The twin line will add about 450,000 b/d of capacity between these points, with low-cost expansion potential to 800,000 b/d, according to Enbridge. Enbridge expect initial shipments by early 2015 and full initial capacity to be available by 2016.

The new line will use roughly 345 km of 36-in. OD pipeline largely within the existing Athabasca Pipeline right-of-way.

Enbridge described the new line as addressing the need for additional capacity to serve Kirby area oil sands growth, beyond already announced plans to expand the existing 30-in. OD pipeline to its maximum 570,000 b/d capacity.

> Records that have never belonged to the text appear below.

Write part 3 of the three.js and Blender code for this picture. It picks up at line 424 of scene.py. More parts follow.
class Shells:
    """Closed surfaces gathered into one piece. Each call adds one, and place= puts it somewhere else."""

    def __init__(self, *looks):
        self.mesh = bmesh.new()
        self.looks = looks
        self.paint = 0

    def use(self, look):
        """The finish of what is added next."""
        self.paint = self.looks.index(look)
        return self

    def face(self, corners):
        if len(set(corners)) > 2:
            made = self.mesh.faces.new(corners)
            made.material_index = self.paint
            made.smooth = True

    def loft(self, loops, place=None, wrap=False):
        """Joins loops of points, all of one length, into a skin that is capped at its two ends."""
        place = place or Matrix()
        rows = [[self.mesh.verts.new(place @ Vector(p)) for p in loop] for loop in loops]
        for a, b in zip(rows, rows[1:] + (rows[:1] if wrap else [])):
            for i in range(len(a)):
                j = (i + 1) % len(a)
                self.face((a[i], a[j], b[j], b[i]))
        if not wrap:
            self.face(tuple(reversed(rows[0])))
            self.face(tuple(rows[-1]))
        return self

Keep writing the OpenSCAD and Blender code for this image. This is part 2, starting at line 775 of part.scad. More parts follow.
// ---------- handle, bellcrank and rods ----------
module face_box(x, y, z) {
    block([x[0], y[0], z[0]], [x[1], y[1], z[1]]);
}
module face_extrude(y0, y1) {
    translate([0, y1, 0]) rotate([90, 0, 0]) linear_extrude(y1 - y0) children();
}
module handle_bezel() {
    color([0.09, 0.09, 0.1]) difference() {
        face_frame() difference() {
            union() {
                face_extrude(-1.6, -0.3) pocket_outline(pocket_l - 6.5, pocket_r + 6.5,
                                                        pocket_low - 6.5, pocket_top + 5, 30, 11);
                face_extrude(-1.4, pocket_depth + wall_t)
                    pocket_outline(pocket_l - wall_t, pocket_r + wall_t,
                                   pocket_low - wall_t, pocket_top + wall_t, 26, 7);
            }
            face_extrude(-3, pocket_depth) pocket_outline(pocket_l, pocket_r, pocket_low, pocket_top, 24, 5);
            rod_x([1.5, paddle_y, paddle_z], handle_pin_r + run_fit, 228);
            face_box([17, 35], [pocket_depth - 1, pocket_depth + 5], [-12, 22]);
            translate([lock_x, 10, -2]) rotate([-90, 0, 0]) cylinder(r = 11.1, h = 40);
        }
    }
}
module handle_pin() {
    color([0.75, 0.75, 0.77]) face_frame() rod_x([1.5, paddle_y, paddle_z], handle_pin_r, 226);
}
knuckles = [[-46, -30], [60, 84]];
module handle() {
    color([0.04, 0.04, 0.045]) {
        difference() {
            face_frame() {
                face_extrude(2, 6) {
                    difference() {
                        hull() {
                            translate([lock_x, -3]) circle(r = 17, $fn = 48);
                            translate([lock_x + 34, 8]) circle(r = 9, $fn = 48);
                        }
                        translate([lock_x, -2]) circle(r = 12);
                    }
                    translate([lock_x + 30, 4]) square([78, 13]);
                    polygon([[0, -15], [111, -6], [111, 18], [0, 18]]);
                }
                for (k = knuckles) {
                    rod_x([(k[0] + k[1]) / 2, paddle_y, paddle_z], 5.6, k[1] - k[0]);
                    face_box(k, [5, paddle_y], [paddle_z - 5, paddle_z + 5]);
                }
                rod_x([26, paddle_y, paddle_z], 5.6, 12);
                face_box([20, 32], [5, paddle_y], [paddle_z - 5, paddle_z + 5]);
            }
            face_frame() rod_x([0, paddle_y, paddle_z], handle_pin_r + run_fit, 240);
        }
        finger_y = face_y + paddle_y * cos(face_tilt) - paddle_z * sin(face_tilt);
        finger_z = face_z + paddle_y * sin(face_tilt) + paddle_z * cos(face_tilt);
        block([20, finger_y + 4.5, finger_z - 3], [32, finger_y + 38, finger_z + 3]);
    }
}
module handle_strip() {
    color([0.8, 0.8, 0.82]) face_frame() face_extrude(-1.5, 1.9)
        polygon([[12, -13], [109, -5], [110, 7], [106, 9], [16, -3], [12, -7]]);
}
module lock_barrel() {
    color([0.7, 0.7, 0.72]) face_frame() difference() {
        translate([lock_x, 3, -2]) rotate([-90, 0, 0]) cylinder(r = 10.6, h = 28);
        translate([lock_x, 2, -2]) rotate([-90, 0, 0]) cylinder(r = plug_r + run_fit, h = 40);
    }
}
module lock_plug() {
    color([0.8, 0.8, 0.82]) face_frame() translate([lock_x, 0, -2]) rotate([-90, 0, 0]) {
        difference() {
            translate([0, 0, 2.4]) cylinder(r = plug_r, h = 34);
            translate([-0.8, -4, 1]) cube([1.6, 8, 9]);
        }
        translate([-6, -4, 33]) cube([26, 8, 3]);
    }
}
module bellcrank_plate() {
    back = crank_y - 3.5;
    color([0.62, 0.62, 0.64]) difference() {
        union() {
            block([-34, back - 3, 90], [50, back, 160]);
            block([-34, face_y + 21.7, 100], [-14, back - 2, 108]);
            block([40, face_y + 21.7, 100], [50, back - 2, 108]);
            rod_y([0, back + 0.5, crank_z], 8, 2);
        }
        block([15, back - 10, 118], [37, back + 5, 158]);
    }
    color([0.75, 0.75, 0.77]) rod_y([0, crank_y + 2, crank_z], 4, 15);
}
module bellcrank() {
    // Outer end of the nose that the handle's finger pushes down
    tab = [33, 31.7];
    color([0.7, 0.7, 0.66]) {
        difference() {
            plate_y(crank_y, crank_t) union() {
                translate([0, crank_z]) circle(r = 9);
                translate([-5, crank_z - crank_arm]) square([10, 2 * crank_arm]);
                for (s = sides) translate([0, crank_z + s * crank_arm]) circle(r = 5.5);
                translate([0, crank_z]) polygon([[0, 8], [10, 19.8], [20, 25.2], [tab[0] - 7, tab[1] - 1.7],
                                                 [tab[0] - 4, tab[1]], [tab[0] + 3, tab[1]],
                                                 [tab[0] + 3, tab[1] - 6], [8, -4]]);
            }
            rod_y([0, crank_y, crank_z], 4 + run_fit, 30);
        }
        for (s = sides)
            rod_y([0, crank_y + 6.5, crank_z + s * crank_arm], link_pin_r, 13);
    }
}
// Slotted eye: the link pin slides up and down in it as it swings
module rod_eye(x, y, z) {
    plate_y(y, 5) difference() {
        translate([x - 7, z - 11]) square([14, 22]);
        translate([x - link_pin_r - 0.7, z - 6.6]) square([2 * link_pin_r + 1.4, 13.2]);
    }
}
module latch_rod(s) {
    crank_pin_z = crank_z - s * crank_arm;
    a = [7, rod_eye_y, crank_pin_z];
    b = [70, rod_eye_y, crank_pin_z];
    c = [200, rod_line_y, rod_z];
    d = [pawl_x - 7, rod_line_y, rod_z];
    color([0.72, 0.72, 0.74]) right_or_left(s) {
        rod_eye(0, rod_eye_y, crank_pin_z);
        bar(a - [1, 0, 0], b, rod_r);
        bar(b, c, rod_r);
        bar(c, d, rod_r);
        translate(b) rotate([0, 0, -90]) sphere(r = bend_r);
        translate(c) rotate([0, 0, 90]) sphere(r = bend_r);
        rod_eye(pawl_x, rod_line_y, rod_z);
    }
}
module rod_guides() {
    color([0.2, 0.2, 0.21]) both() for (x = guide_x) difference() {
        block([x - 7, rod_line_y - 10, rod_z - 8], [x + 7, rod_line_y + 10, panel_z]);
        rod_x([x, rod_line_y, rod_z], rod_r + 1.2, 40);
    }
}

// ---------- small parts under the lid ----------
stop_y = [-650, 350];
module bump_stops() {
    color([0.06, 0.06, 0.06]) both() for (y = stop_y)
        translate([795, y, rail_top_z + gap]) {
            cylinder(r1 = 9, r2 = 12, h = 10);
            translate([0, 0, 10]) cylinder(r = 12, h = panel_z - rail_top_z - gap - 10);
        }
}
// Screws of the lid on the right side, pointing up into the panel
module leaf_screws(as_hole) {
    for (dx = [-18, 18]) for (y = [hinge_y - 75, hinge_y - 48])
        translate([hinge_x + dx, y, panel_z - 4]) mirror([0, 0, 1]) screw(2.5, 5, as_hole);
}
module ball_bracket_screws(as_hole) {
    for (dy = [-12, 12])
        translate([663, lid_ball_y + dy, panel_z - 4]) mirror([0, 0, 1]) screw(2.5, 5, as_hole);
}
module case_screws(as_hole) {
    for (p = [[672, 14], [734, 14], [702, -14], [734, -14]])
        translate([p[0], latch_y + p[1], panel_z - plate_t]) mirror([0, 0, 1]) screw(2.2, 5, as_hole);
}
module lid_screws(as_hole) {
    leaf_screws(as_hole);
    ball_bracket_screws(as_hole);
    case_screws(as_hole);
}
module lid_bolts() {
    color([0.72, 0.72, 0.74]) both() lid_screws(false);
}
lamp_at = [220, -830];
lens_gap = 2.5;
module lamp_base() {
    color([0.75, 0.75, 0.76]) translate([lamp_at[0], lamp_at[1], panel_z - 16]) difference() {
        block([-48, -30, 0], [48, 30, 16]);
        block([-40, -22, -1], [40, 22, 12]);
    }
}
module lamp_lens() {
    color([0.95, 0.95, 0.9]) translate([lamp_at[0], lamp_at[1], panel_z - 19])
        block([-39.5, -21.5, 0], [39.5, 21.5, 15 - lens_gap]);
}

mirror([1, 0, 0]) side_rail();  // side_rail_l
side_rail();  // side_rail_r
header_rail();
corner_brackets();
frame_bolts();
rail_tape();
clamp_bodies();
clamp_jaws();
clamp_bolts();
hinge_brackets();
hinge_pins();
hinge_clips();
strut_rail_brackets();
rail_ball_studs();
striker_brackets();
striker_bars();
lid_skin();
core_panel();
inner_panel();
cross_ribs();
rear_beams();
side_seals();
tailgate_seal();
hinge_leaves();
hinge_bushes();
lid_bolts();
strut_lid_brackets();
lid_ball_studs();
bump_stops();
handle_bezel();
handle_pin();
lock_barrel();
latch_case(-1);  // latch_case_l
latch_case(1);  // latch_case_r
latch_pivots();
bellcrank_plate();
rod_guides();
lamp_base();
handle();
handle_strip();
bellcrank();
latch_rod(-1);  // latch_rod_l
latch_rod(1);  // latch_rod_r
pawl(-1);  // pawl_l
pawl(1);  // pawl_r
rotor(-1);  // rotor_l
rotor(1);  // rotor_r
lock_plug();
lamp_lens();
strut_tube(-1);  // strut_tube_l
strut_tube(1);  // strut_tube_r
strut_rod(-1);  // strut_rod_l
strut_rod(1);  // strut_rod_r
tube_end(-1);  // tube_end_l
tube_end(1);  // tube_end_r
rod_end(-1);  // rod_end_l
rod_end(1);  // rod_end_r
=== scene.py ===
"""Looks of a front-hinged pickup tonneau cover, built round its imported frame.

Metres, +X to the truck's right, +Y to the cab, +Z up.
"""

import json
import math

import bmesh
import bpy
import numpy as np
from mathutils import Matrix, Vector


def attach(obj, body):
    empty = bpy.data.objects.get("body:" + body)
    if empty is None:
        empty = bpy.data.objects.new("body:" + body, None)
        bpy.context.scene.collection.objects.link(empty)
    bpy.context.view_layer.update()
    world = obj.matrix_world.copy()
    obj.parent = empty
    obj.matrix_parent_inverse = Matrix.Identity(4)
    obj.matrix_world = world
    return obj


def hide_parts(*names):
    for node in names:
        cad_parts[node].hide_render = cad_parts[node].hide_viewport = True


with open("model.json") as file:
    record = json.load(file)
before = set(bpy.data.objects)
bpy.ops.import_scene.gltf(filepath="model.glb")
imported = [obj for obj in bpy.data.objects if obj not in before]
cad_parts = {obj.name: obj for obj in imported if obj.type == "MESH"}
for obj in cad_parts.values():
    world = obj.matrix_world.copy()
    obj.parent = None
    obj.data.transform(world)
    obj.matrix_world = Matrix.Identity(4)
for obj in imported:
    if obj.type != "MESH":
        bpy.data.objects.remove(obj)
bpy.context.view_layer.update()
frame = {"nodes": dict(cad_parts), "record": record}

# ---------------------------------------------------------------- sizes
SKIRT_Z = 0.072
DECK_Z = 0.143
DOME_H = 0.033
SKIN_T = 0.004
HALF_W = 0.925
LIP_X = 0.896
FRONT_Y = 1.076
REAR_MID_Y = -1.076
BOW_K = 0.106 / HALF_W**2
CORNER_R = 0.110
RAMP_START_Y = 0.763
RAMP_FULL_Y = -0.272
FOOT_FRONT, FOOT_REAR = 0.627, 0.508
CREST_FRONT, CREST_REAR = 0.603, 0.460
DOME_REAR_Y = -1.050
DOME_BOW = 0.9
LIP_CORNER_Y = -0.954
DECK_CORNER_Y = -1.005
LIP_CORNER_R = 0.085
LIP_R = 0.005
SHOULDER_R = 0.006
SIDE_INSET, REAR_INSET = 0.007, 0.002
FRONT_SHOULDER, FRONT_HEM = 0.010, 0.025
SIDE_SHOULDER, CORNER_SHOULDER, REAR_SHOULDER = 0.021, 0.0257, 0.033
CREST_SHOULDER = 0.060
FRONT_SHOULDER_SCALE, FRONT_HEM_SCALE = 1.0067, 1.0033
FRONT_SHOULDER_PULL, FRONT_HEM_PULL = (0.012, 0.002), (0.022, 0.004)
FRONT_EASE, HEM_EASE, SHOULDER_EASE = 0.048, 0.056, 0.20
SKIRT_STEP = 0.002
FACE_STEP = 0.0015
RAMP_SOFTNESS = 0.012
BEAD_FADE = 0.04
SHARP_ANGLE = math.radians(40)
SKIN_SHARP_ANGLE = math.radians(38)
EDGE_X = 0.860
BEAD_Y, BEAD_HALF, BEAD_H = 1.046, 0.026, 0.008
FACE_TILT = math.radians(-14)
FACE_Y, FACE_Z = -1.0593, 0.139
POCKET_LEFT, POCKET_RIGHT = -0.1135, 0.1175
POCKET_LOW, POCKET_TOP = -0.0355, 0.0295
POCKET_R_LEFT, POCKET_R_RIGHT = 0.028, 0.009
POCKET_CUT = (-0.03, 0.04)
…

Transferring existing Kirby area volumes to the new 36-in. line from the existing 30-in. line will also free up the latter to accommodate additional long-haul volumes from the Cheecham or Athabasca terminals further upstream on the Athabasca System, Enbridge said.

Enbridge agreed in September 2010 to provide pipeline and terminaling services through Cheecham to the Husky Energy-operated Sunrise Oil Sands Project (OGJ Online, Sept. 10, 2010). Sunrise Phase 1 construction is scheduled for 2010-14 (OGJ Online, Feb. 7, 2011), while Phase 2 is in pre-engineering and cost review. Husky expects Phase 1 to produce 60,000 b/d and has regulatory approvals in place for 200,000 b/d total production.

Nord Stream natural gas pipeline begins line fill

Nord Stream gas pipeline has begun line fill of its 27.5 billion cu m/year Line 1. Fill will continue for about 4 weeks, with commercial operations slated to start in October.

Construction of the 1,200-km line, extending through the Baltic Sea from Vyborg, Russia, to Greifswald, Germany, began Apr. 9, 2010. Russia's Gazprom expects Line 2, a parallel line of the same capacity, to follow in 2012. Saipem SPA's Castoro 6 and Castoro 10 as well as Allseas Group SA's Solitaire conducted pipe lay for Nord Stream.

Last month Nord Stream completed connection to the newly built 470-km OPAL gas line, which will move Nord Stream gas across Europe as far as the Czech Republic. The last welding seam connecting the first line of Nord Stream and OPAL occurred on the grounds of the gas transfer station in Lubmin near Greifswald, where the Nord Stream makes German landfall.